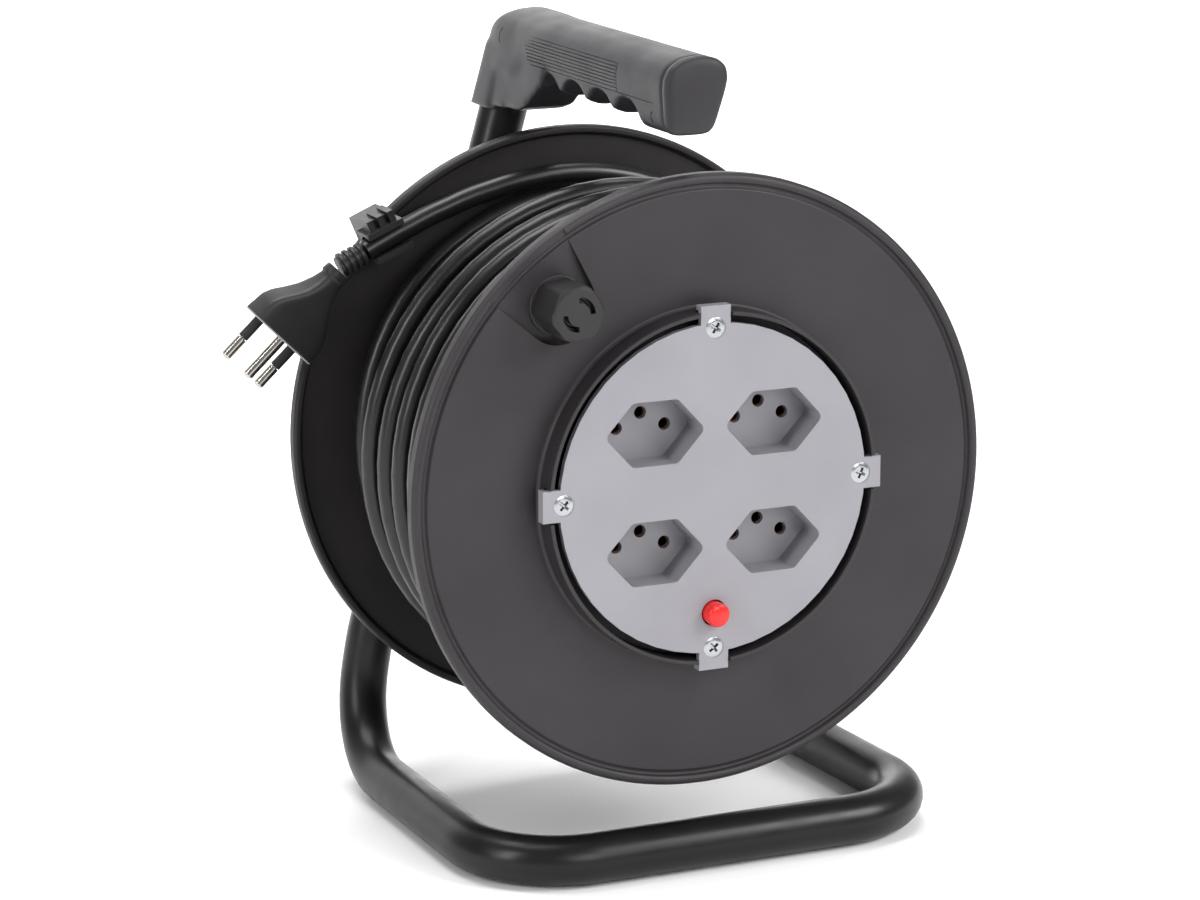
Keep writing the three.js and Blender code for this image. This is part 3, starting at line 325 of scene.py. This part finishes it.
def fillet(points):
    """A route through [x, y, z, bend radius] corners, with each corner turned into an arc."""
    corners = [(Vector(p[:3]), p[3] if len(p) > 3 else 0) for p in points]
    line = [corners[0][0]]
    for (before, _), (here, bend), (after, _) in zip(corners, corners[1:], corners[2:]):
        into = (here - before).normalized()
        out = (after - here).normalized()
        turn = into.angle(out)
        if bend <= 0 or turn < 1e-3:
            line.append(here)
            continue
        cut = bend * math.tan(turn / 2)
        start = here - into * cut
        centre = start + (out - into * into.dot(out)).normalized() * bend
        axis = into.cross(out).normalized()
        for i in range(BEND_STEPS + 1):
            line.append(centre + Matrix.Rotation(turn * i / BEND_STEPS, 3, axis) @ (start - centre))
    line.append(corners[-1][0])
    return line


def tube(name, points, radius, slot, body, sides):
    """A round tube or cord along points in metres, as one curve with its own caps."""
    curve = bpy.data.curves.new(name, "CURVE")
    curve.dimensions = "3D"
    curve.bevel_depth = radius * MM
    curve.bevel_resolution = sides
    curve.use_fill_caps = True
    spline = curve.splines.new("POLY")
    spline.points.add(len(points) - 1)
    for point, at in zip(spline.points, points):
        point.co = (*at, 1)
    spline.use_smooth = True
    made = bpy.data.objects.new(name, curve)
    SCENE.collection.objects.link(made)
    curve.materials.append(MATERIALS[slot])
    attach(made, body)
    return made


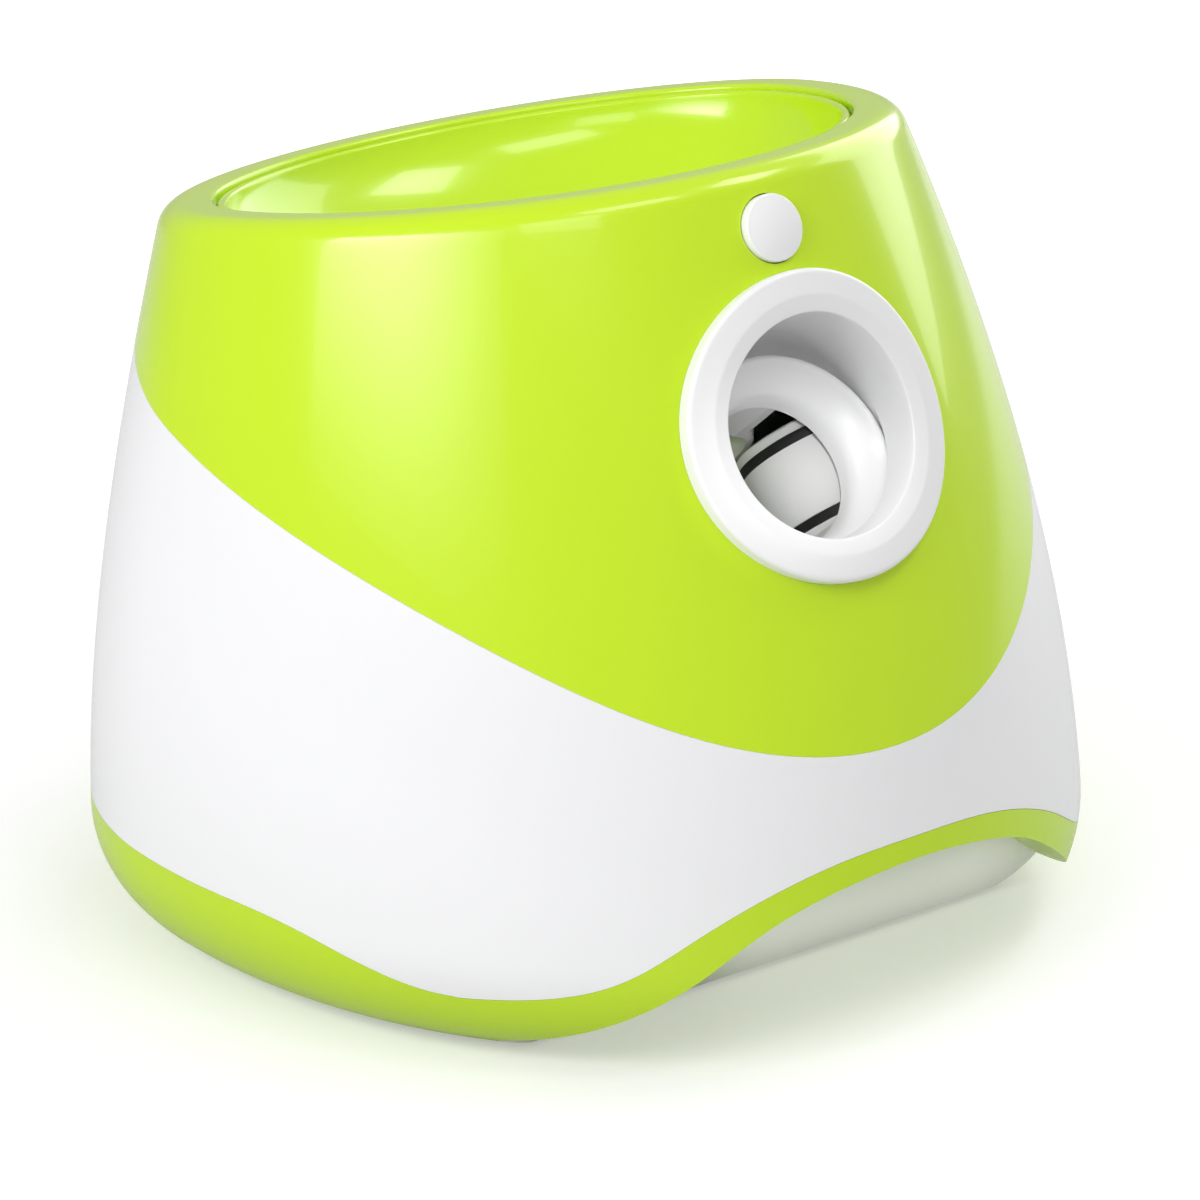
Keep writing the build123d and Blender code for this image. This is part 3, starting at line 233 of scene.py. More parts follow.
def cut(piece, cutter, operation="DIFFERENCE", sharp=32.0):
    """Boolean of the piece with a cutter, which is used up."""
    tool = piece.modifiers.new("cut", "BOOLEAN")
    tool.operation = operation
    tool.solver = "EXACT"
    tool.object = cutter
    bpy.context.view_layer.update()
    shape = piece.evaluated_get(bpy.context.evaluated_depsgraph_get())
    data = bpy.data.meshes.new_from_object(shape)
    piece.modifiers.clear()
    old = piece.data
    piece.data = data
    bpy.data.meshes.remove(old)
    data.name = piece.name
    bpy.data.objects.remove(cutter)
    data.shade_smooth()
    data.set_sharp_from_angle(angle=math.radians(sharp))
    return piece


def plugs(places, radius, low, high, steps=128):
    """Round cutters between two depths of each frame, in one mesh."""
    mesh = bmesh.new()
    for place in places:
        bmesh.ops.create_cone(
            mesh, cap_ends=True, segments=steps, radius1=radius, radius2=radius, depth=high - low,
            matrix=place @ Matrix.Translation((0, 0, (low + high) / 2)),
        )
    return finish_mesh(mesh, "cutter")


def looking(angle, y, z):
    """Frame whose Z looks forwards and upwards at the angle; X stays X."""
    rise = math.radians(angle)
    out = Vector((0, -math.cos(rise), math.sin(rise)))
    up = out.cross(Vector((1, 0, 0)))
    frame_rows = Matrix((Vector((1, 0, 0)), up, out)).transposed().to_4x4()
    return Matrix.Translation((0, y, z)) @ frame_rows


def button_frame():
    """The button's own frame, on the wall just under the front of the rim."""
    height = rim_height(0, -along_height(FRONT_STATIONS, RIM_HEIGHT)) - BUTTON_BELOW_RIM
    return looking(BUTTON_RISE, -along_height(FRONT_STATIONS, height) - BUTTON_PROUD, height)


FACE = looking(RING_RISE, RING_Y, RING_HEIGHT)
LAUNCH = looking(LAUNCH_RISE, LAUNCH_Y, LAUNCH_HEIGHT)
BUTTON = button_frame()
parting_curve = curve_through(PARTING)


def upper_profile(turn):
    edge = meet(turn, NEAR_PARTING, lambda x, y: parting_curve(y) + SEAM / 2)
    crest = meet(turn, NEAR_RIM, lambda x, y: rim_height(x, y) - SLACK)
    below = wall_point(turn, crest.z - ROLL_REACH)
    lip = rim_point(turn, LIP_WIDTH, SLACK)
    roll = round_corner(crest, below, lip, RIM_ROUND, 12)
    steps = 34
    line = []
    for k in range(steps):
        line.append(wall_point(turn, edge.z + (roll[0].z - edge.z) * (k / steps) ** 0.9))
    line += roll
    inner_edge = rim_point(turn, LIP_WIDTH, LIP_THICK)
    for k in (0.25, 0.5, 0.75):
        line.append(roll[-1].lerp(lip, k))
    line += round_corner(lip, roll[-1], inner_edge, LIP_EDGE, 4)
    line.append(inner_edge)
    lip_drop = LIP_THICK / math.cos(RIM_TILT)
    under = meet(turn, NEAR_LIP, lambda x, y: rim_height(x, y) - lip_drop, -WALL)
    inside = meet(turn, NEAR_PARTING, lambda x, y: parting_curve(y) + SEAM / 2, -WALL)
    line += [inner_edge.lerp(under, 0.5), under]
    for k in (0.15, 0.3, 0.45, 0.6, 0.75, 0.88):
        line.append(wall_point(turn, under.z + (inside.z - under.z) * k, -WALL))
    line.append(inside)
    return line


upper_shell = wrap("upper_shell_skin", upper_profile)
cut(upper_shell, plugs([FACE], RING_BORE + SLEEVE_WALL + SLEEVE_GAP, -HOLE_REACH, HOLE_REACH))
cut(upper_shell, plugs([BUTTON], BUTTON_RADIUS + BUTTON_GAP, -BUTTON_REACH, BUTTON_REACH))
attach(upper_shell, "housing")
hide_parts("upper_shell")


def finish_group(name, inputs):
    """Node group with the named inputs; it puts out a colour, a roughness and a height."""
    group = bpy.data.node_groups.new(name, "ShaderNodeTree")
    for label, kind, start in inputs:
        socket = group.interface.new_socket(name=label, in_out="INPUT", socket_type=kind)
        socket.default_value = start
    for label in ("Color", "Roughness", "Height"):
        kind = "NodeSocketColor" if label == "Color" else "NodeSocketFloat"
        group.interface.new_socket(name=label, in_out="OUTPUT", socket_type=kind)
    return group


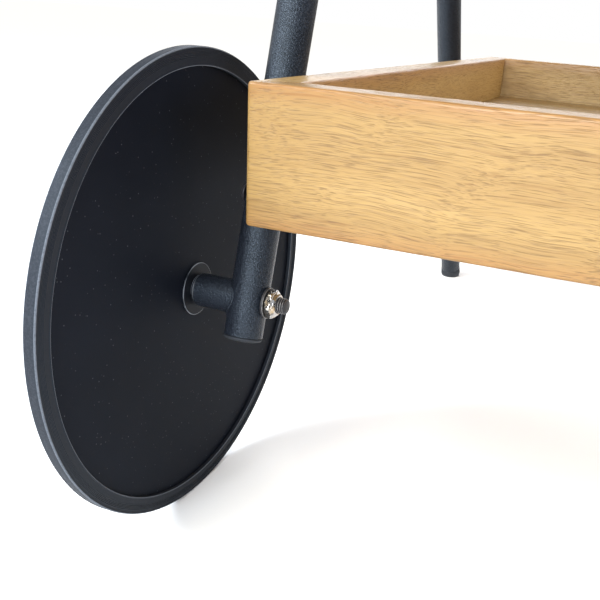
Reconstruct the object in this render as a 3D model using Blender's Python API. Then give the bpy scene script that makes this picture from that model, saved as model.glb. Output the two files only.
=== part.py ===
"""Outdoor bar cart: two bent tube side frames, two slatted timber trays, a timber grip
and two large disc wheels. Metres, +Z up, X across the cart, wheels at the -Y end.
The origin is on the ground under the middle of the cart."""

from math import atan, cos, pi, radians, sin, sqrt, tan

import bmesh
import bpy
from mathutils import Matrix, Vector

MM = 0.001
GAP = 0.3 * MM                      # left between pieces that touch

# Whole cart
CART_LENGTH = 758 * MM
WHEEL_RADIUS = 150 * MM
AXLE_HEIGHT = WHEEL_RADIUS
AXLE_Y = -CART_LENGTH / 2 + WHEEL_RADIUS

# Side frames
TUBE_RADIUS = 12.5 * MM
TUBE_WALL = 1.4 * MM
NEAR_LEAN = 0.317                   # run over rise of the wheel leg
FAR_LEAN = 0.50                     # run over rise of the foot leg
FAR_LEG_GROUND_Y = 364.7 * MM
TOP_BEND_RADIUS = 55 * MM
LEG_TAIL = 24 * MM                  # wheel leg below the axle
FOOT_LENGTH = 14 * MM
STUB_RADIUS = 11 * MM
STUB_BORE_RADIUS = 9.4 * MM
PLUG_HEIGHT = 3 * MM                # below the end of the wheel leg
PLUG_STEM = 9 * MM                  # inside the tube
FOOT_RADIUS = 12.8 * MM
SOLE_RADIUS = 11.5 * MM
FOOT_STEM = 12 * MM                 # inside the tube
STEM_TAPER = 0.5 * MM

# Trays
TRAY_WIDTH = 400 * MM
BOARD_THICKNESS = 23 * MM
BOARD_HEIGHT = 79 * MM
BOARD_ROUNDING = 1.9 * MM
CORNER_RADIUS = 2.6 * MM
FLOOR_ABOVE_BOTTOM = 35.5 * MM
SLAT_THICKNESS = 12 * MM
SLAT_PITCH = 45.6 * MM
SLAT_SPACE = 3.4 * MM
SLAT_END_SPACE = 0.6 * MM
SLAT_ROUNDING = 1 * MM
BATTEN_SIZE = 18 * MM
BATTEN_END_SPACE = 2 * MM
BATTEN_OVERLAP = 2 * MM             # joined into the slats
LOWER_TRAY = dict(name="lower", y=(-261 * MM, 379 * MM), bottom=207.6 * MM)
UPPER_TRAY = dict(name="upper", y=(-224.3 * MM, 215.7 * MM), bottom=490 * MM)
TRAYS = (LOWER_TRAY, UPPER_TRAY)

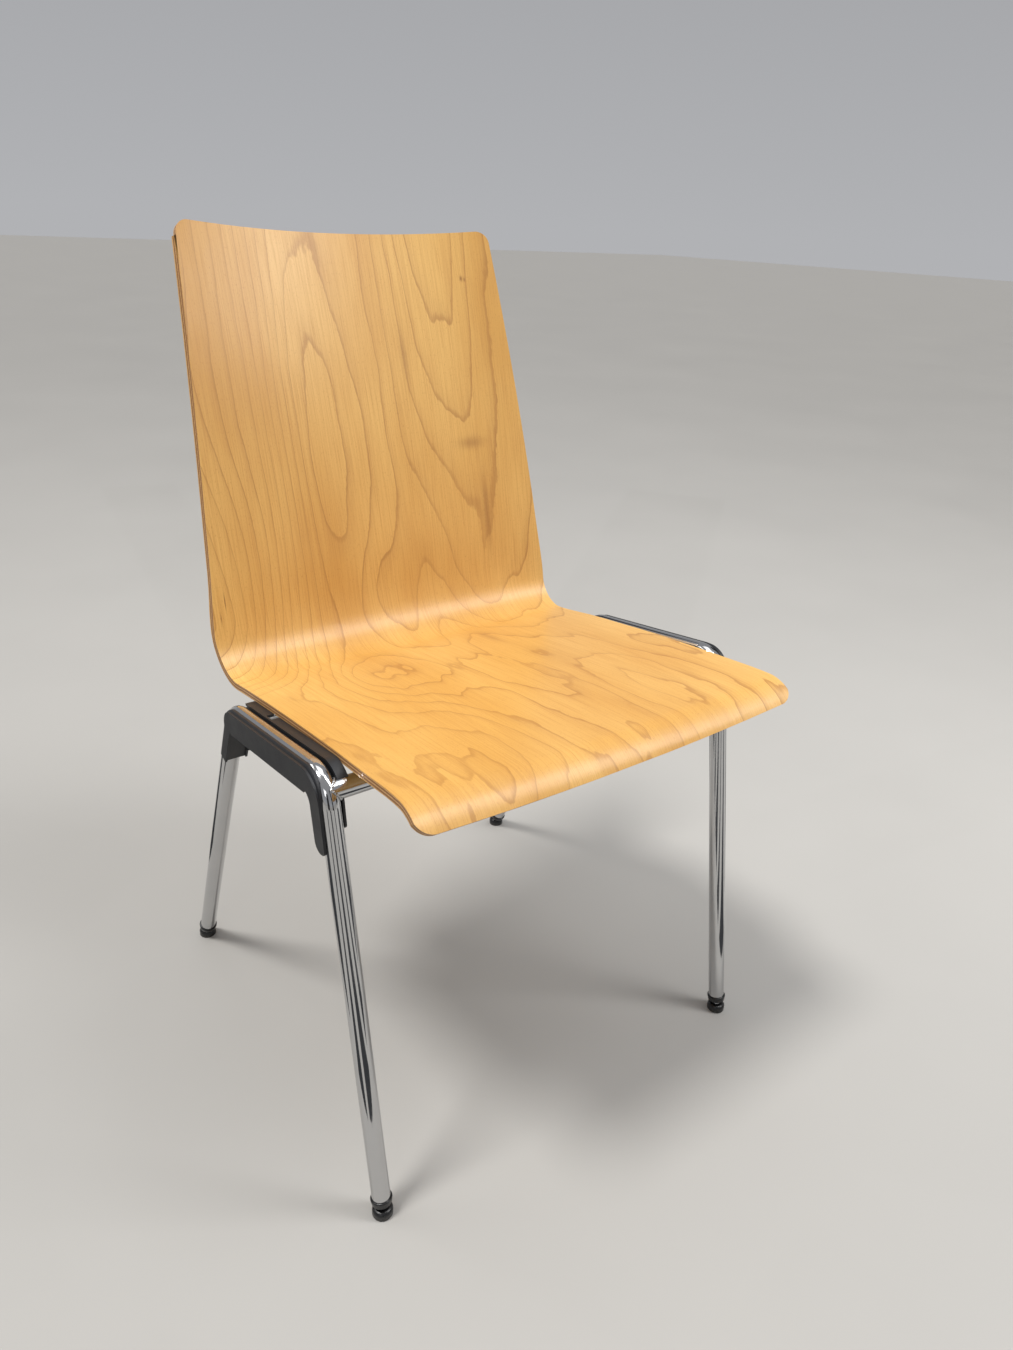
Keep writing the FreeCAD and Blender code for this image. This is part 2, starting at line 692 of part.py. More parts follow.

::::

Look through the entries and return every line where "that" appears.

THE COMPLETED TASK:
Reconstruct the object in this render as a 3D model using Blender's Python API. Then give the bpy scene script that makes this picture from that model, saved as model.glb. Output the two files only.
GAP = 0.3 * MM                      # left between pieces that touch